Untuk itu, pemerintah dan TAS berupaya mencari pengiriman alternatif, salah satunya dengan menggunakan kapal laut. Proses pengiriman via laut itu akan memakan waktu sekitar tiga minggu, jauh lebih lambat jika menggunakan Antonov yang hanya perlu sekitar satu minggu. Meski lebih lama, kedua pihak bersepakat untuk mengirimkan satelit tersebut sesuai waktu peluncuran yang dijadwalkan.
”Ada antrean panjang peluncuran satelit. Kalau mundur satu minggu saja dari jadwal yang ditetapkan untuk peluncuran, maka harus mengantre lagi dari awal,” ucap Anang. Sebab, untuk setiap jadwal peluncuran sudah ditetapkan satelit-satelit apa saja yang akan diluncurkan. Karena itu, terhambatnya jadwal peluncuran satu satelit bisa berdampak panjang bagi peluncuran satelit tersebut di masa depan.
Persoalan cuaca juga bisa menjadi hambatan peluncuran. Perubahan sedikit kekencangan angin saat satelit akan diluncurkan bisa membuat peluncuran satelit tertunda untuk waktu yang tidak dapat diperhitungkan.

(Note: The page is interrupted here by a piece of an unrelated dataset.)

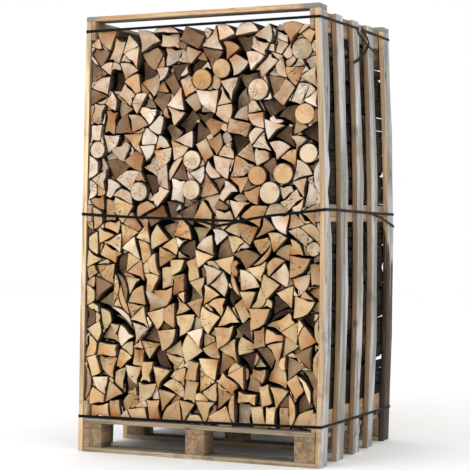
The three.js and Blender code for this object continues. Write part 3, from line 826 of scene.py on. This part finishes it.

Jika dipaksa diluncurkan, satelit bisa melenceng dari posisi yang sudah ditentukan dan berdampak panjang pada berkurangnya masa hidup satelit, bahkan hilangnya satelit.
Kebutuhan
Direktur Jenderal Sumber Daya dan Perangkat Pos dan Informatika Kemenkominfo Ismail mengatakan, satelit Satria 1 merupakan bagian dari ikhtiar Indonesia untuk memenuhi kebutuhan kapasitas pita lebar nasional yang mencapai 1 terabit per detik (Tbps). Namun, saat ini baru 50-60 persen kebutuhan itu yang terpenuhi.
Sebagai negara kepulauan dengan penduduk yang terpencar dan wilayah luas, kebutuhan pita lebar nasional itu tidak mungkin hanya dipenuhi melalui jaringan serat optik yang ada. Ke depan, wilayah terdepan, terluar, dan tertinggal (3T) juga harus terjangkau internet dengan konektivitas memadai, bukan sekadar ada internet.

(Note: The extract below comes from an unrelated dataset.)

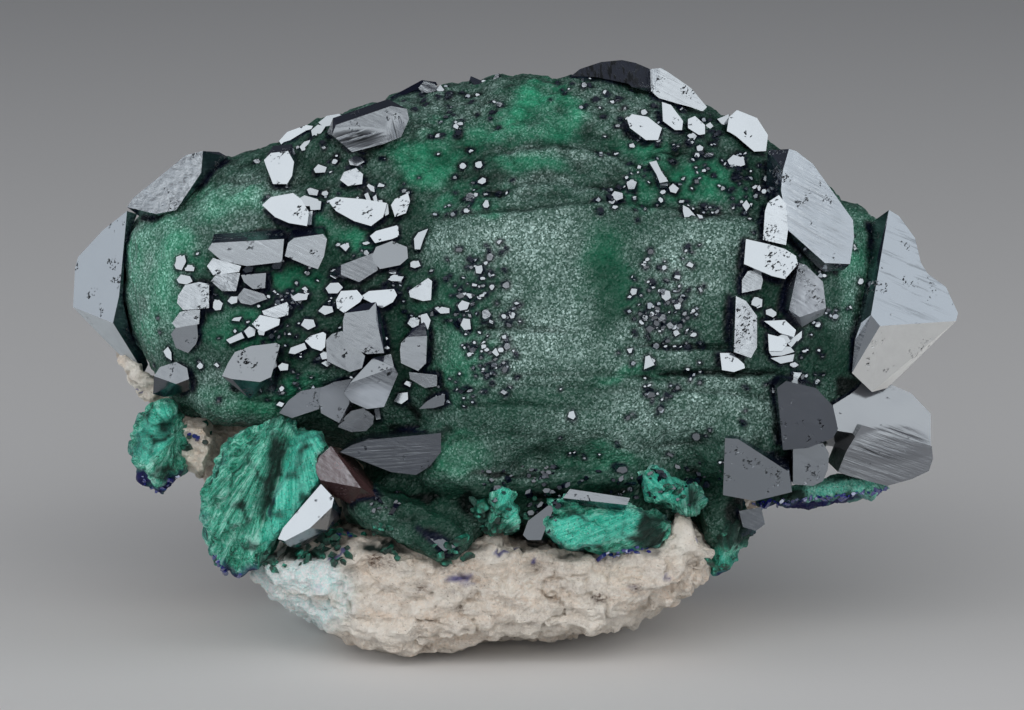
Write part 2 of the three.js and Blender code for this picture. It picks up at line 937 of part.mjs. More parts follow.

Untuk memenuhi kebutuhan itu, pemerintah mengandalkan pada sejumlah satelit yang menyediakan layanan internet. Satelit yang akan digunakan itu, antara lain, Satria-1 dan Satria-2 yang masing-masing berkapasitas 150 gigabit per detik (Gbps). Satelit Satria-2 diperkirakan meluncur pada 2025 dan akan menjadi penopang Satria-1 jika bermasalah.
Selain itu, pemerintah juga telah memperoleh komitmen penyediaan kapasitas pita lebar sebesar 50 Gbps dari sembilan satelit asing. Ada juga pita lebar yang disediakan sejumlah perusahaan satelit nasional, seperti PT Telkomsat dan PT Pasifik Satelit Nusantara.

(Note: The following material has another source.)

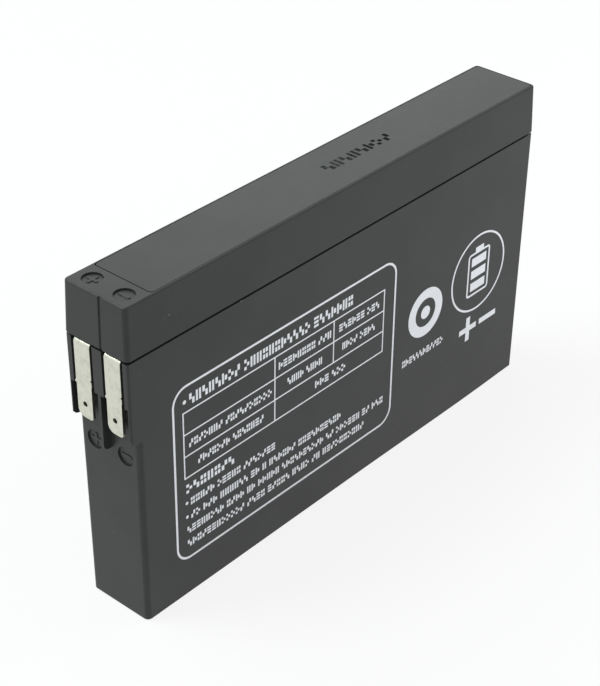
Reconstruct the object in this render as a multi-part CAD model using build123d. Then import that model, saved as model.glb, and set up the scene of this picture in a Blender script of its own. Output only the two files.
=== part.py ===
from build123d import *
from math import atan, degrees
import os

# Slim twelve volt sealed lead acid battery, six cells in one row.
# Millimetres. +X runs from the terminal end to the far end, the printed long side faces -Y, +Z is up.
# The origin is the middle of the footprint, on the surface that the battery stands on.

# Overall size
length = 150.0
width = 20.0
height = 89.0

# Container walls
case_overhang = 0.2         # how far the lid stands out past the container's rim
case_draft = 0.3            # the container is narrower by this much at its base, on each side
case_corner = 0.6           # radius of the upright outer corners
wall_corner = 1.4           # radius of the upright corners of the lower end wall
base_chamfer = 0.45
wall = 1.75                 # outer wall thickness at the rim
floor_wall = 1.8
partition = 1.2
cell_count = 6
cell_corner = 0.8

# Terminal end of the container, with heights measured down from the lid's lower edge
setback = 2.15              # the lower end wall stands back by this much
ledge_drop = 12.9           # underside of the block that carries the tabs
cheek_drop = 22.7           # lower end of the two side cheeks
fin_drop = 28.2             # lower end of the divider between the tabs
cheek = 0.75                # cheek thickness
fin = 0.9                   # divider thickness
nose_radius = 1.8           # rounded lower front corner of the cheeks and the divider
channel_gap = 0.8           # free width beside each tab stem
channel_depth = 1.2

# Lid and its glued joint
lid_height = 13.3
lid_corner = 1.2
lid_draft = 0.4             # the lid is narrower by this much at the top, on each side
lid_top_round = 0.5
seam_gap = 0.75             # open groove between the lid and the container
tongue = 0.9                # thickness of the rim tongue that enters the lid
tongue_height = 2.0
glue_gap = 0.1
lid_lip = 1.0               # lid material inside each cell's outline
head_space = 3.3            # free height under the lid's deck
deck = 2.0
end_groove_width = 0.8
end_groove_depth = 0.3
end_groove_y = -1.75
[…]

”Pemenuhuan kebutuhan kapasitas broadband (pita lebar) membutuhkan anggaran yang besar. Karena anggaran terbatas, maka kekurangan kapasitas broadband itu akan dipenuhi secara bertahap,” kata Ismail.
Pengembangan Satria-1, tambah Anang, mulai dilakukan pada awal pandemi 2020. Saat ini, proses produksinya sudah mencapai 65 persen dari target yang ditentukan. Kapasitas satelit yang mencapai 150 Gbps itu diklaim sebagai satelit pertama di Asia dan kelima di dunia yang memiliki kapasitas pita lebar sangat besar.
”Satelit ini akan menjadi percontohan banyak negara bagaimana Pemerintah Indonesia menyelesaikan persoalan konektivitas di negara kepulauan,” katanya.
Satelit ini ditargetkan mampu menjangkau 150.000 titik layanan publik pemerintah di seluruh Indonesia. Layanan publik itu, antara lain, 93.900 sekolah dan pesantren; 47.900 kantor desa, kelurahan, kecamatan dan kantor pemerintah daerah lain; 3.700 puskesmas dan rumah sakit; 3.900 layanan keamanan di daerah 3T; serta 600 titik layanan publik lainnya.
Proyek Satria-1 dan Satria-2 ini akan melengkapi infrastruktur komunikasi pemerintah. Upaya ini juga merupakan langkah pemerintah melakukan transformasi digital secara besar-besaran hingga mampu menghubungkan masyarakat yang selama ini tidak terhubung dan meningkatkan kesejahteraan masyarakat.